Perhaps proving that what is not new is old hat, at least in the world of food franchises,24/7 Wall Street concluded some of the chains simply have not adapted to changing times and tastes.

Darren Tristano, executive vice president at Technomic, a restaurant industry research firm, said many of the struggling restaurants are victims of harsh competition. The majority of them are full-service restaurants.



The declining restaurant brands suffer from an aging image and business model, Tristano told 24/7 Wall Street.

“Today, if you’re not updating your restaurant within, say five to eight years of the previous update, you’re falling out of favor.”

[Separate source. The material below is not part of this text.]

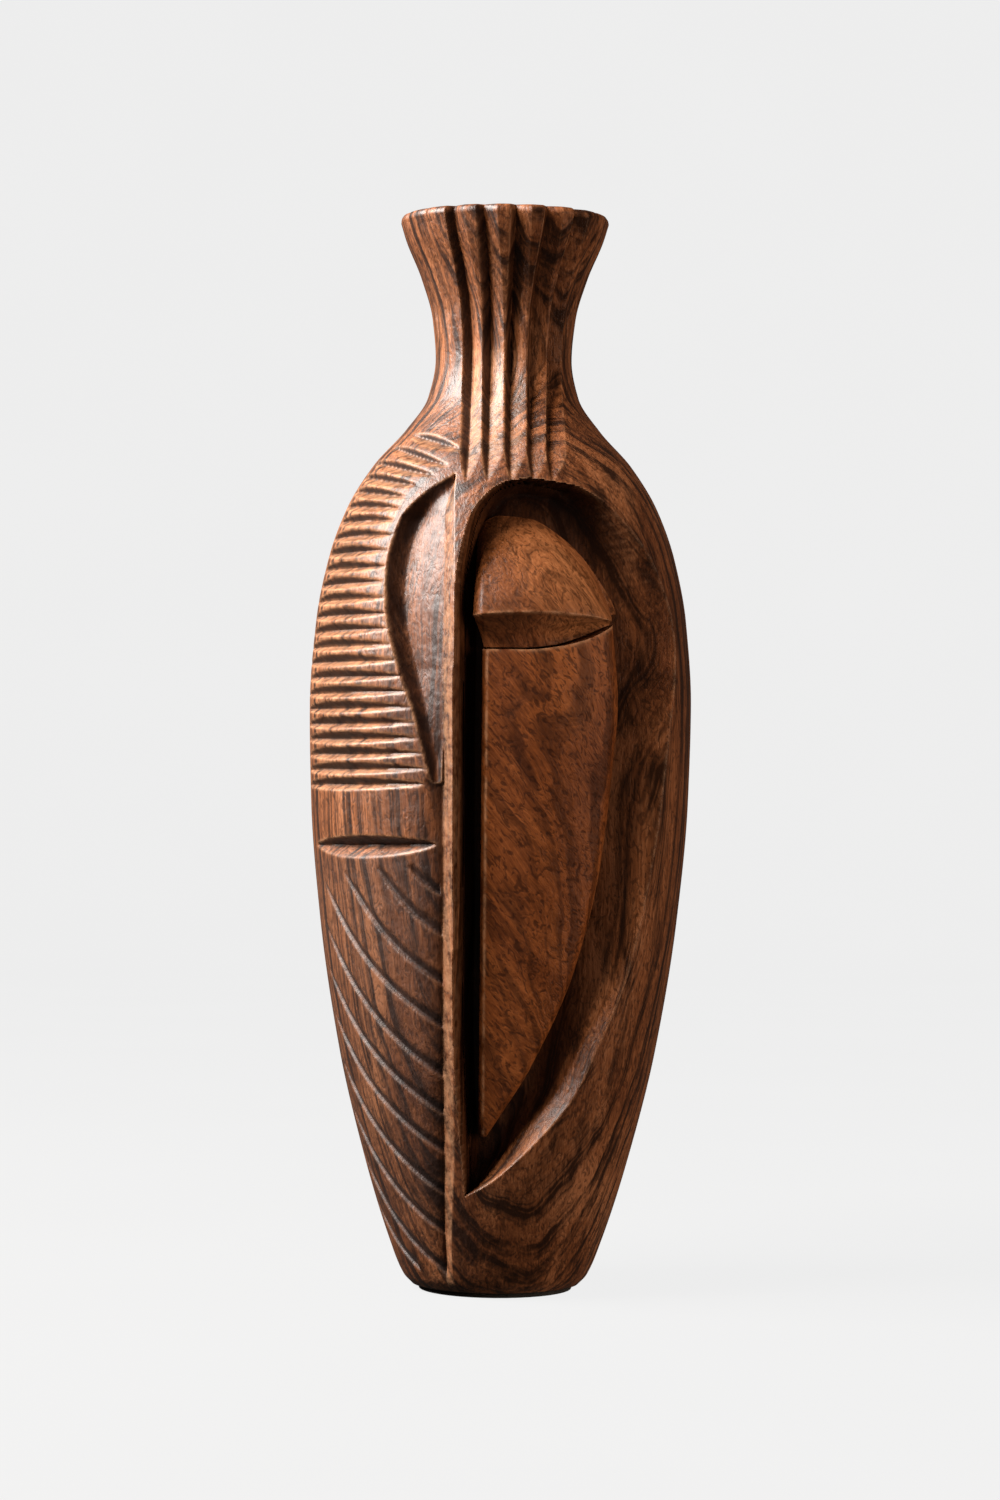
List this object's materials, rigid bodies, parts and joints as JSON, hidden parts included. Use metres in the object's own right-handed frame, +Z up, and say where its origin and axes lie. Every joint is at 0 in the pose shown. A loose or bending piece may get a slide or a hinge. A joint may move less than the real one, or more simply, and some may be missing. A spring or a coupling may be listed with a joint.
{
  "type": "carved wooden mask vase",
  "caption": "Tall carved wooden vase with a fluted neck, an abstract mask in relief that is half open and half ribbed, and a lift-out water liner.",
  "frame": {"origin": "middle of the felt's underside, on the axis the vase is turned on", "axes": "+Z up along the turning axis; the mask looks along -Y; +X is on the right of someone facing the mask"},
  "size_m": [0.1602, 0.1578, 0.45],
  "materials": {
    "body_wood": "oiled and waxed, satin, with worn pale edges",
    "brow_wood": "burl figure, oiled and waxed, satin",
    "cheek_wood": "diagonal figure, oiled and waxed, satin",
    "dowel_wood": "raw turned hardwood",
    "plug_wood": "sanded, unpolished",
    "felt": "pressed wool felt",
    "zinc": "dull zinc sheet"
  },
  "bodies": {
    "vessel": {"carved_body": "body_wood", "brow_block": "brow_wood", "cheek_block": "cheek_wood", "brow_dowel_upper": "dowel_wood", "brow_dowel_lower": "dowel_wood", "cheek_dowel_upper": "dowel_wood", "cheek_dowel_lower": "dowel_wood", "foot_plug": "plug_wood", "felt_disc": "felt"},
    "liner": {"water_liner": "zinc"}
  },
  "joints": [
    {"name": "liner_lift", "type": "slide", "parent": "vessel", "child": "liner", "axis": [0, 0, 1], "range_m": [0, 0.34]}
  ]
}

Topping the list in shrinkage from 24/7 Wall Street — or perhaps hitting bottom the hardest — is Bennigan’s, which had posted a 90.4 percent drop in sales to $62 million by 2012, in the process shutting down 250 restaurants.

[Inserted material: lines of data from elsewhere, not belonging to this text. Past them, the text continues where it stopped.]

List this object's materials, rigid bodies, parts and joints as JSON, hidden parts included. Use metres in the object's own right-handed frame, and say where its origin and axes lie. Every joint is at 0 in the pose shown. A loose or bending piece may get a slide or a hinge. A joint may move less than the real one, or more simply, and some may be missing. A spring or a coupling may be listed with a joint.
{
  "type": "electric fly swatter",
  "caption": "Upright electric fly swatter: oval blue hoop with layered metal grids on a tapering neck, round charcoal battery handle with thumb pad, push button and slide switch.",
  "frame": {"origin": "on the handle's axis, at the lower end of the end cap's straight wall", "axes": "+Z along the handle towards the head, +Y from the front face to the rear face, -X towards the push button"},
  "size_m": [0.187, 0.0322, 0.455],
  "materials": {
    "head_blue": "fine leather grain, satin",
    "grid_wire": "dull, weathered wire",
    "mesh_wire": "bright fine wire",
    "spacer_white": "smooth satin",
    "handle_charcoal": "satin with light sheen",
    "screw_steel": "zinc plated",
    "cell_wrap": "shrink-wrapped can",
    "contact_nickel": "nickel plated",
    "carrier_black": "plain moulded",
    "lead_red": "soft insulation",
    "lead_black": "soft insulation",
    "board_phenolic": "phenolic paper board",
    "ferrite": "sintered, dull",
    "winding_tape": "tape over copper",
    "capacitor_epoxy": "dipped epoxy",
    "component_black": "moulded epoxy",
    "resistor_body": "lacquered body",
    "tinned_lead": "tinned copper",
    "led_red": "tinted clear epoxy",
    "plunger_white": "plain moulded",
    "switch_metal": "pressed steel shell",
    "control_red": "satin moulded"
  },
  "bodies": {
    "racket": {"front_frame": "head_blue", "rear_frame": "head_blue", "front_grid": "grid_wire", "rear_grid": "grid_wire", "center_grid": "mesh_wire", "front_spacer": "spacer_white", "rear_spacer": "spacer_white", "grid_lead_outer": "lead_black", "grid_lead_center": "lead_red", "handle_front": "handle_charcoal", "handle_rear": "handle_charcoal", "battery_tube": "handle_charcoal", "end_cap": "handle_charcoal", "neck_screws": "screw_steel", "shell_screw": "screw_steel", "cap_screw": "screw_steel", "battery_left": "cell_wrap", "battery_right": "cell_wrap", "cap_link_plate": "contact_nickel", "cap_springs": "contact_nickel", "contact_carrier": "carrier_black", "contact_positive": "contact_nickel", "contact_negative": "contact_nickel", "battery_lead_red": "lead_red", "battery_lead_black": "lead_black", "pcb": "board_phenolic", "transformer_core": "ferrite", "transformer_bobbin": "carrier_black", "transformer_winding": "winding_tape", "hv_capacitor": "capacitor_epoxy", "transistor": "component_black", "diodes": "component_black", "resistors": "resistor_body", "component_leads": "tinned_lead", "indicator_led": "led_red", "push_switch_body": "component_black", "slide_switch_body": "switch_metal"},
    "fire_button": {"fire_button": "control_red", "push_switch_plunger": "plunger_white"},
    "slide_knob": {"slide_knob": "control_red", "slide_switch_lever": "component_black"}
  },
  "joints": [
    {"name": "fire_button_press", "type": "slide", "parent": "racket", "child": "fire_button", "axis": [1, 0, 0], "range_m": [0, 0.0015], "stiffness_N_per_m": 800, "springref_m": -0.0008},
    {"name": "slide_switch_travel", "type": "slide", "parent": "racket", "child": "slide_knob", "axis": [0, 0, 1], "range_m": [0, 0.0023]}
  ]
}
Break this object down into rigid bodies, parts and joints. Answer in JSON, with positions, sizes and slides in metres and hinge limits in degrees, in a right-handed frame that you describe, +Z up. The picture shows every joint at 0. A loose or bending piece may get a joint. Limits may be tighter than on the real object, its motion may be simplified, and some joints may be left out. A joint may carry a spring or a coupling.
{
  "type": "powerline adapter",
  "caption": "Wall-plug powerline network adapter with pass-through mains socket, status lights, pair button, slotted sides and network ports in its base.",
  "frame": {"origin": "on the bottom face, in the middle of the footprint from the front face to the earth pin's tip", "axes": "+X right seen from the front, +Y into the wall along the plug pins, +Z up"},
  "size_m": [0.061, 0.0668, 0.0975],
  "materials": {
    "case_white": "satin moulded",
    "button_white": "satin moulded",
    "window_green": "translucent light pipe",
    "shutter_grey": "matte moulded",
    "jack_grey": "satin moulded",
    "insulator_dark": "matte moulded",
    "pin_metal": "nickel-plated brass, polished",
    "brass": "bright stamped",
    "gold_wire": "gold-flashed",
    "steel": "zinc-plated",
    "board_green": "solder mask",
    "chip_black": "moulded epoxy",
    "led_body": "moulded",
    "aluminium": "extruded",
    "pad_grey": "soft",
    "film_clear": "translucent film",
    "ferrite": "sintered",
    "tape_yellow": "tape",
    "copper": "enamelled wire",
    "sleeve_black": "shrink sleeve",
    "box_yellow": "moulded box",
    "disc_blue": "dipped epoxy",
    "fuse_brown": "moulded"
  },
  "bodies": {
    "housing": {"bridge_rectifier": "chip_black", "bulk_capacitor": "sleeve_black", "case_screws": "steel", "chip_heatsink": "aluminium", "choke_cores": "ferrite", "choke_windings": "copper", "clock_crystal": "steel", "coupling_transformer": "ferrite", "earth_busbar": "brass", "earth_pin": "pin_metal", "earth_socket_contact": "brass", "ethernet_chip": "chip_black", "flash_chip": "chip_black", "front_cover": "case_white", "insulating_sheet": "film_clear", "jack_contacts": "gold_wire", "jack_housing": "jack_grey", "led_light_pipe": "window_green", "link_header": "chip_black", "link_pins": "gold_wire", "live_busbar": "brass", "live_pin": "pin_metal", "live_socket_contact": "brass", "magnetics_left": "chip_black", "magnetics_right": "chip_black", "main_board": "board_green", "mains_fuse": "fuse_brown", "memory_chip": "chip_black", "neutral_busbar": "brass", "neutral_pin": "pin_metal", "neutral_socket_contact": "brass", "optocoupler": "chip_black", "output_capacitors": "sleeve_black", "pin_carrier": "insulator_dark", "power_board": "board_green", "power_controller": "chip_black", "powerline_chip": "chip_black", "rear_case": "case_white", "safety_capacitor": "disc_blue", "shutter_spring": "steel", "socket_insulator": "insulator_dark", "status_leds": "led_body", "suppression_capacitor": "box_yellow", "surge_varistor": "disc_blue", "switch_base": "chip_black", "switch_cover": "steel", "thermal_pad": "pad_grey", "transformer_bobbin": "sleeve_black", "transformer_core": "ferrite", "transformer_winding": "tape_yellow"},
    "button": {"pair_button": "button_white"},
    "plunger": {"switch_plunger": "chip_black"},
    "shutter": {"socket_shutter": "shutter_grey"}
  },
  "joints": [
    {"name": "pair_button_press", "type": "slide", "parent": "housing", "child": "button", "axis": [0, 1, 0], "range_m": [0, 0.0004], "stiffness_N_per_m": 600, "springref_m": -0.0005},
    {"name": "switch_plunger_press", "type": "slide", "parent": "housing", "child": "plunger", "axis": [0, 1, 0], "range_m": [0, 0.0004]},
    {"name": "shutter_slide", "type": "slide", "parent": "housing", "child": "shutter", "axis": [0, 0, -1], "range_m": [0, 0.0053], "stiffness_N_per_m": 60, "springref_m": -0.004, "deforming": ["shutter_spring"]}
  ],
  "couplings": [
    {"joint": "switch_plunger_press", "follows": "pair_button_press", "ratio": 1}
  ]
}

24/7 Wall Street said the pub-themed chain suffered from an “increasingly outdated brand” and at one point after filing bankruptcy closed all of its restaurants, and has since opened some new ones on a selective basis.

“They have tried to rebuild the prototype that’s more contemporary and on-target with trends,” Tristano said. “But to date, it really hasn’t blown the doors out or grown. They just continue to see some of the weaker links in the chain fall off and close down.”

Steakhouse chains have been hit especially hard in the chain restaurant category.

Lone Star Steakhouse, Ponderosa/Bonanza and Black Angus Steakhouse have all seen sales drop by more than 50 percent in recent years, 24/7 Wall Street reported.

Lone Star has shuttered 140 restaurants, Ponderosa/Bonanza has closed 238, and Black Angus has shut down 63 locations.

The restaurant chain struggle have not been confined to a particular cuisine. Other prominent decliners include TCBY, Tony Roma’s, Fazoli’s and Don Pablo’s.

The Financial Times reported the broader U.S. retail category also faces difficulty at the chain level.

“It takes two sides to make a transaction and at the root of retailers’ problems is a supply glut they have created themselves. They have built far more shops than Americans need,”the Times reported.
The Times said data from the International Council of Shopping Centers showed that in terms of shopping mall space per capita, Germany has 2.7 sq. ft. per person, Japan has 3.9 and the United Kingdom has 5. But for every American shopper, there is 23.8 sq. ft. of mall space per person.